According to Rimol’s website, both greenhouse proposals can support the weight of hanging baskets or crop support systems (“Matterhorn”, n.d. and “Nor’Easter”, n.d.). The National Grants Management Association (NGMA) recommends that loads hanging from trusses of greenhouse structures should not exceed a maximum of 15 pounds/square foot (psf) which would allow for the planters to weight up to 21,600 pounds in total, since the greenhouse is planned to roughly be 1,440 square feet (ft2) (Bartok, 2017). Typically, upside down planters are around 50 pounds when they are filled with soil and our team believes that installing 20 planters would be a great number (“1846 – Upside Down Tomatoes – Do They Work?”, n.d.). Additional testing would need to be performed to see where the planters should hang and make sure the structure remains sturdy, but this number of planters would not overcrowd the space and allow other small plants or decorations to hang from the trusses as well. Industrial grade hardware would also need to be purchased in order to mount the planters to the greenhouse. Our team would suggest purchasing at least 20 heavy duty spring links and around 100 feet of strong chain to secure and hold the weight of the planters. That amount of chain would allow each planter to hang 5 feet down from the truss.

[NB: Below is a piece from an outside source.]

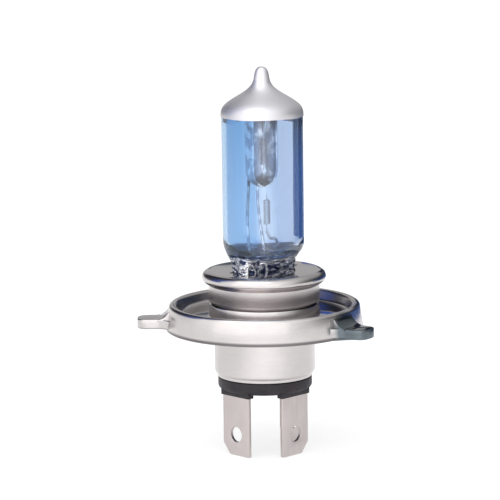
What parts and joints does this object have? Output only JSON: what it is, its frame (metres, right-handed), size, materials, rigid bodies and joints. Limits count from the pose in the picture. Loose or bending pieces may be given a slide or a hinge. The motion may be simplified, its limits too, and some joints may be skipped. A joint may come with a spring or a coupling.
{
  "type": "headlight bulb",
  "caption": "Halogen headlight bulb with a blue glass tube, silver tip coating, lugged flange base and flat blade terminals.",
  "frame": {"origin": "on the bulb axis, in the plane of the lugs' seating faces, where the lamp's reflector holds the flange", "axes": "+Z along the bulb axis towards the glass tip; the middle terminal blade faces -Y and the two parallel blades face -X and +X"},
  "size_m": [0.0471, 0.0494, 0.0849],
  "materials": {
    "blue_glass": "clear blue-tinted quartz glass, glossy",
    "silver_coating": "satin silver coating, opaque",
    "tungsten": "drawn wire, dull",
    "molybdenum": "bright formed sheet and wire",
    "nickel_wire": "satin wire",
    "bright_steel": "polished stamped stainless steel",
    "black_ceramic": "black moulded insulator, semi-matt",
    "tinned_blade": "satin tinned blade"
  },
  "bodies": {
    "root": {"glass_envelope": "blue_glass", "tip_coating": "silver_coating", "low_beam_filament": "tungsten", "high_beam_filament": "tungsten", "beam_shield": "molybdenum", "common_support": "molybdenum", "low_beam_support": "molybdenum", "high_beam_support": "molybdenum", "common_foil": "molybdenum", "low_beam_foil": "molybdenum", "high_beam_foil": "molybdenum", "common_lead": "nickel_wire", "low_beam_lead": "nickel_wire", "high_beam_lead": "nickel_wire", "seal_clip": "bright_steel", "focus_cap": "bright_steel", "inner_sleeve": "bright_steel", "flange_ring": "bright_steel", "base_shell": "bright_steel", "insulator": "black_ceramic", "common_blade": "tinned_blade", "low_beam_blade": "tinned_blade", "high_beam_blade": "tinned_blade"}
  },
  "joints": []
}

Although our project team came up with a preliminary design that incorporates the handprints of Lafayette community members and the path the heat energy takes within the greenhouse (shown below), Lisa Miskelly had mentioned that she wants to offer more opportunities for Lafayette students to get involved with LaFarm in capacities other than farming. We believe having art students design and create these planters would be a great way to introduce a new cohort of community members to LaFarm. However, arrows demonstrating how the heat from the plants and other objects get trapped within the structure is essential to the design in order to further illustrate how a greenhouse functions.
Figure 14. Upside down planters made from recycled five-gallon plastic water bottles overlaid with our design idea (WCCEO/ Google SketchUp).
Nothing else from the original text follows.